Let justice be done, whatever that might be.
I am reminded of my early days as a journalist in East Tennessee, where I had the run of the DA's office and regularly watched trials and preliminary hearings in the courtrooms of James B. "Buddy" Scott, Jr. (Circuit Court Judge), his brother-in-law, Alan V. Kidwell (Chancellor) and Jennings Bryan Meredith (Trial Justice Court Judge)
I saw justice being done (sometimes) on a regular basis.
I saw plea bargains being negotiated between prosecutors and defense attorneys in the DA's office (few attorneys mindeed my watching their talking about their clients.

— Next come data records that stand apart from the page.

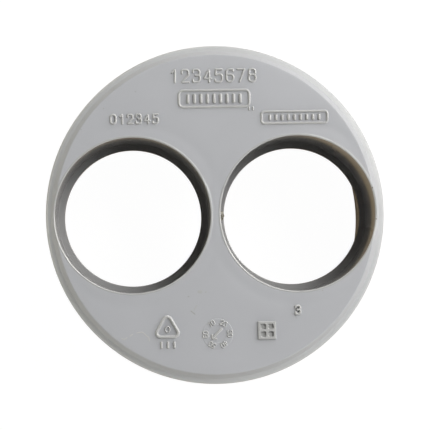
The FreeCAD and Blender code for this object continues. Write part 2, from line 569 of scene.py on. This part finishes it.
# Satin on the face and the skirt, glossy in the sockets, smooth on the rims and the marks. The colours
# are copies of the face's grey: darker in the sockets as painted shade, paler and warmer on the rims and
# marks as painted highlight, darker on the step as painted shade and paler on the ledge as painted
# light.
moulded_pvc = grey_pvc(
    "moulded_pvc", (0.434, 0.440, 0.459, 1), (0.457, 0.463, 0.484, 1), roughness=0.4, grain=0.02
)
# Painted shade: the sockets' plastic is a darker, warmer grey than the face's, which darkens the sockets
polished_painted_shade_pvc = grey_pvc(
    "polished_painted_shade_pvc", (0.386, 0.382, 0.380, 1), (0.406, 0.402, 0.400, 1), roughness=0.11, grain=0.002
)
# Glossier finish for the rims and marks; their paler, warmer grey than the face's is painted highlight
smooth_painted_highlight_pvc = grey_pvc(
    "smooth_painted_highlight_pvc", (0.448, 0.448, 0.442, 1), (0.471, 0.471, 0.464, 1), roughness=0.22, grain=0.002,
    index=1.7,
)
# Painted shade and painted light on the edge: the step's plastic is a darker grey than the face's, the
# ledge's a paler one
step_painted_shade_pvc = grey_pvc(
    "step_painted_shade_pvc", (0.416, 0.421, 0.434, 1), (0.438, 0.443, 0.457, 1), roughness=0.4, grain=0.02
)
ledge_painted_light_pvc = grey_pvc(
    "ledge_painted_light_pvc", (0.457, 0.462, 0.466, 1), (0.481, 0.486, 0.490, 1), roughness=0.4, grain=0.02
)

body_mesh = skin.mesh("moulded_body")
for material in (moulded_pvc, polished_painted_shade_pvc, smooth_painted_highlight_pvc, step_painted_shade_pvc, ledge_painted_light_pvc):
    body_mesh.materials.append(material)
body = bpy.data.objects.new("moulded_body", body_mesh)
bpy.context.scene.collection.objects.link(body)
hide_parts("bushing")
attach(body, "root")

# Raised marks on the face
# Thin lines of the same plastic, cut into the mould, so that they stand a little proud of the face:
# rows of plain numerals, two plain frames with short bars, and a triangle.
NUMERAL_WIDTH = 0.56

# How deep a bead's foot lies in the face, the shares of its half width at which it has its rows, the
# points round its ends and round a corner, and the most of a line that a corner's arc may take
LINE_SINK = 0.3
LINE_SHARES = np.array([0, 0.2, 0.4, 0.58, 0.74, 0.87, 0.96, 1.0])
CAP_STEPS = 9
CORNER_STEPS = 9
CORNER_REACH = 0.499

# Lines of each numeral on a grid 1 wide and 1 high, as corners (x, y, radius of the rounded corner)
NUMERALS = {
    0: [[(0, 0, 0.5), (1, 0, 0.5), (1, 1, 0.5), (0, 1, 0.5)]],
    1: [[(0.2, 0.78, 0), (0.62, 1, 0.04), (0.62, 0, 0)]],
    2: [[(0.02, 0.72, 0), (0.02, 1, 0.46), (0.98, 1, 0.46), (0.98, 0.56, 0.3), (0, 0, 0.04), (1, 0, 0)]],
    3: [
        [(0.02, 0.8, 0), (0.05, 1, 0.4), (0.95, 1, 0.46), (0.95, 0.54, 0.4), (0.36, 0.54, 0)],
        [(0.46, 0.51, 0), (1, 0.51, 0.46), (1, 0, 0.46), (0, 0, 0.46), (0, 0.2, 0)],
    ],
    4: [[(0.72, 0, 0), (0.72, 1, 0.05), (0, 0.28, 0.05), (1, 0.28, 0)]],
    5: [
        [
            (0.94, 1, 0), (0.12, 1, 0.05), (0.04, 0.56, 0.05),
            (1, 0.68, 0.46), (1, 0, 0.46), (0, 0, 0.46), (0, 0.18, 0),
        ],
    ],
    6: [
        [
            (0.95, 0.86, 0), (0.9, 1, 0.35), (0, 1, 0.5),
            (0, 0, 0.5), (1, 0, 0.5), (1, 0.6, 0.5), (0.03, 0.56, 0),
        ],
    ],
    7: [[(0, 1, 0), (1, 1, 0.05), (0.3, 0, 0)]],
    8: [
        [(0, 0, 0.46), (1, 0, 0.46), (1, 0.56, 0.46), (0, 0.56, 0.46)],
        [
            (0.24, 0.54, 0), (0.06, 0.6, 0.2), (0.06, 1, 0.42),
            (0.94, 1, 0.42), (0.94, 0.6, 0.2), (0.76, 0.54, 0),
        ],
    ],
}
CLOSED_NUMERAL_LINES = {(0, 0), (8, 0)}


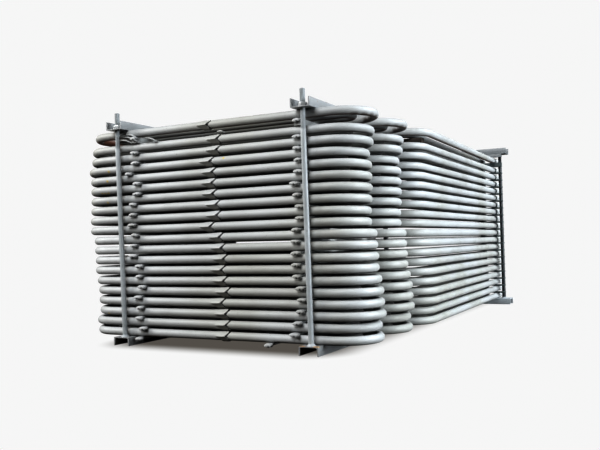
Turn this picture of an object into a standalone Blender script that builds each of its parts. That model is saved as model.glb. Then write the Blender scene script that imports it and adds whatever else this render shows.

Our putative newspaper competitors provided their readers with inept news coverage of the criminal injustice system.
They provided only rare coverage of civil trials.
Our competitors were three dailies and one weekly. The weekly and one daily were then locally-owned (The Clinton Courier-News and the Oak Ridger). Two dailies were chain-owned, Knoxville News Sentinel (Scripps-Howard) and Knoxville Journal (Gannett). The CCN was owned by Horace V. Wells, Jr. (the "Dean of Tennessee Journalism"), who was courageous on desegregation in the 1950s BUT coddled corrupt public officials and associated criminals in the 1980s, including later-convicted and incarcerated Anderson County Sheriff DENNIS O. TROTTER (twice Tennessee "Sheriff of the Year," whom Wells falsely claimed was the subject of a "No True Bill," when there is no such critter under the Federal Rules of Criminal Procedure.
These four horsemen of mediocrity deprived readers of their just due -- meaningful information.
At the Appalachian Observer, we called it "chain gang journalism," named after the newspaper chains that owned and controlled daily newspapers in our area.
This "chain gang journalism" is stultifying.
Whether in Appalachia or here in St. Augustine.